AMD and the industry as a whole recognize that efficiency improvements in data centers can help reduce greenhouse gas emissions and improve environmental sustainability. For example, if all global AI and HPC server nodes made similar improvements, it is projected that up to 51 billion kilowatt hours (kWh) of electricity could be saved between 2021 and 2025 compared to industry trends. This is equivalent to $6.2 billion in electricity savings and the carbon benefit of 600 million tree seedlings grown for ten years.

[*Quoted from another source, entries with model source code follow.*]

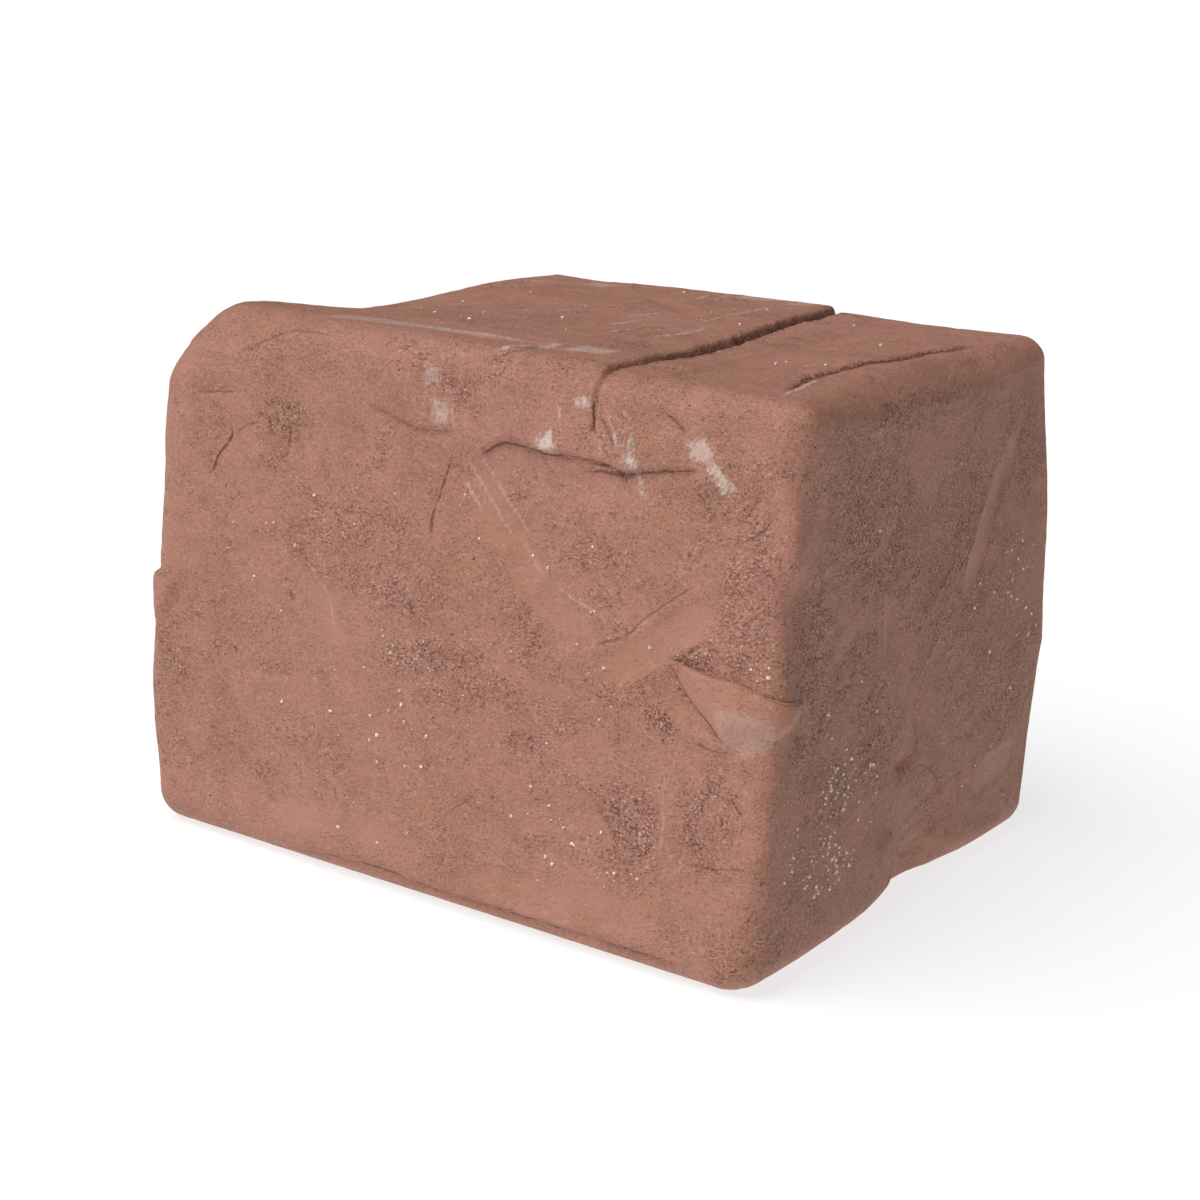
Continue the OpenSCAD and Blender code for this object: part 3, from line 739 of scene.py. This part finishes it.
def makeLump():
    # a closed grid over the plain box, moved to the finished surface and cut off at the table
    pitchX, pitchY, pitchZ = np.array(lump["pitch"]) * 1
    xs = ticks(-half[0], half[0], pitchX, lump["fineX"])
    ys = ticks(-half[1], half[1], pitchY, lump["fineY"])
    zs = ticks(0, block["size"][2], pitchZ, lump["fineZ"])
    rings = [(inset, 0.0) for inset in lump["underside"]] + [(0.0, z) for z in zs]
    points, polygons = closedGrid(xs, ys, rings)
    places, _, marks = skin(points)
    places[:, 2] = np.maximum(places[:, 2], 0)
    # the form's middle comes to the CAD block's middle
    plain, _ = form(points)
    shift = (plain.min(axis=0) + plain.max(axis=0)) / 2
    target = (np.array(lumpBox[0]) + np.array(lumpBox[1])) / 2 / mm
    offset = np.array([target[0] - shift[0], target[1] - shift[1], 0])
    return newPiece("clayLump", places + offset, polygons, marks), offset


clayLump, offset = makeLump()
print("lump", len(clayLump.data.polygons), "faces, moved by", np.round(offset, 2))


# the lapped flap: a leaf with rounded edges that lies on the front face

flap = dict(
    lower=[(70, 88), (73, 83.5), (80, 76.5), (86, 71.5), (92, 68.5), (101, 69.5), (109, 73), (114, 78)],
    upper=[(70, 88), (76, 87), (84, 86), (92, 86), (99, 84.5), (106, 83), (111, 81.5), (114, 78)],
    thick=1.5,
    seat=0.35,  # rise of its outer side above the face, at its edges
    under=0.9,  # how deep its inner side lies in the face
    sink=2.0,  # how far the lower edge sinks in past the flap's middle
    wave=0.3,  # height of its unevenness
    rowsAlong=90,
    rowsAround=64,
)


def makeFlap():
    # at each share of its length the leaf's section is a flattened ring between its two edges
    share = np.linspace(0, 1, flap["rowsAlong"] + 1)
    edges = []
    for path in (flap["lower"], flap["upper"]):
        line = curve(path, 0.5)
        passed = np.linspace(0, 1, len(line))
        edges.append(np.stack([np.interp(share, passed, values) for values in line.T], 1))
    turn = np.linspace(0, 2 * pi, flap["rowsAround"], endpoint=False)
    width = 0.5 - 0.5 * np.cos(turn)
    at = edges[0][:, None] + (edges[1] - edges[0])[:, None] * width[None, :, None]
    raised = np.sign(np.sin(turn)) * np.abs(np.sin(turn)) ** 0.6
    body = smooth(share / 0.2) * smooth((1 - share) / 0.25)
    raisedBy = flap["seat"] + flap["thick"] * raised * blend(0.3, 1, body[:, None])
    lift = np.where(raised > 0, raisedBy, flap["under"] * raised)
    lift -= flap["sink"] * fade(share, 0.4, 0.3)[:, None] * smooth((0.6 - width) / 0.5)[None]
    points = onBox("front", at.reshape(-1, 2))
    places, out, marks = skin(points, fine=False)
    wave = flap["wave"] * roughness(points, 6, 50, 2) * np.tile(raised > 0, len(share))
    places += (lift.ravel() + wave)[:, None] * out
    marks["band"] = np.maximum(marks["band"], 1.0)
    marks["torn"] = 0.2 * marks["torn"]
    places = places.reshape(len(share), len(turn), 3)
    around = len(turn)
    ring = 1 + np.arange((len(share) - 2) * around).reshape(-1, around)
    vertices = np.vstack([places[0].mean(axis=0), places[1:-1].reshape(-1, 3), places[-1].mean(axis=0)])
    low, high = ring[:-1], ring[1:]
    polygons = np.stack([low, high, nextAround(high), nextAround(low)], 2).reshape(-1, 4).tolist()
    first, last = ring[0], ring[-1]
    polygons += np.stack([np.zeros(around, int), first, nextAround(first)], 1).tolist()
    polygons += np.stack([np.full(around, len(vertices) - 1), nextAround(last), last], 1).tolist()
    kept = np.r_[0, around:len(points) - around, len(points) - 1]
    marks = {name: values[kept] for name, values in marks.items()}
    return newPiece("clayFlap", vertices + offset, polygons, marks)


clayFlap = makeFlap()
print("flap", len(clayFlap.data.polygons), "faces")


# grit: small angular grains, each of twenty faces

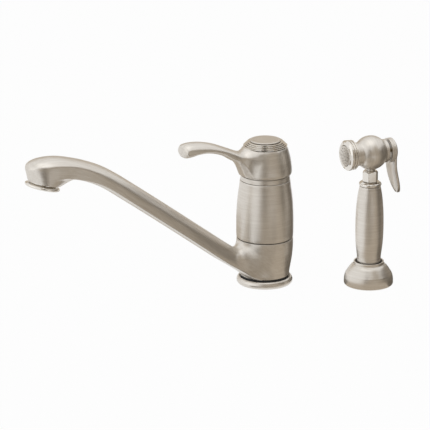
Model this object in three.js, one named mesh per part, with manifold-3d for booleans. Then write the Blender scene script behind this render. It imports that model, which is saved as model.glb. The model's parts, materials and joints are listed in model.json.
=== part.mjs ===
// Single lever kitchen faucet with a side spray.
//
// Units are millimetres and +Z is up. The origin is on the faucet's own axis at deck level, and
// the side spray stands on the +X axis. The rest pose has the spout and the lever on one bearing
// and the side spray standing in its holder. Every sub-part is one closed solid in its own mesh.

import * as THREE from 'three';
import { mergeVertices } from 'three/addons/utils/BufferGeometryUtils.js';
import Module from 'manifold-3d';

const wasm = await Module();
wasm.setup();

// ---------------------------------------------------------------- driving dimensions

// Layout on the deck.
const HOLE_PITCH = 101.6;
const SPOUT_BEARING = 213.2;
const LEVER_BEARING = 213.2;
const SPRAY_BEARING = 207.5;

// Clearances and facets.
const SEAT_GAP = 0.3;
const BOW_GAP = 0.5;
const OUTER_SIDES = 28;
const INNER_SIDES = 20;
const SMALL_SIDES = 12;
const BORE_SIDES = 8;
const ARM_STEPS = 14;

// Heights of the joints between the stacked pieces of the faucet, each from the one below.
const INLET_TOP = 15;
const BASE_RING_TOP = 7.1;
const SWIVEL_GAP = 0.8;
const COLLAR_HEIGHT = 38.2;
const SHELL_GAP = 0.7;
const SHELL_HEIGHT = 57.7;
const BAND_HEIGHT = 6.1;
const BAND_RADIUS = 24.3;
const COLLAR_BOTTOM = BASE_RING_TOP + SWIVEL_GAP;
const COLLAR_TOP = COLLAR_BOTTOM + COLLAR_HEIGHT;
const SHELL_BOTTOM = COLLAR_TOP + SHELL_GAP;
const SHELL_TOP = SHELL_BOTTOM + SHELL_HEIGHT;
const BAND_TOP = SHELL_TOP + BAND_HEIGHT;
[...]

In practice, achieving the 30x target means that in 2025, the power required by AMD accelerated compute nodes for a single computation will be 97 percent lower than in 2020. Getting there will not be easy. To achieve this goal, the energy efficiency of an accelerated compute node must increase more than 2.5 times faster than the industry-wide improvement over the 2015-2020 period.

Progress after one year

Where do we stand? As of mid-2022, AMD is well on its way to achieving the 30x25 goal. It has achieved a 6.79x improvement in energy efficiency over the 2020 baseline using accelerated compute nodes with a third-generation AMD EPYC CPU and four AMD Instinct MI250x GPUs. The progress report is based on a measurement methodology validated by renowned computing energy efficiency researcher and author Dr. Jonathan Koomey.

While there is still a long way to go to reach the 30x25 goal, the work of the engineers and the results to date are encouraging. AMD will continue to report annually on progress.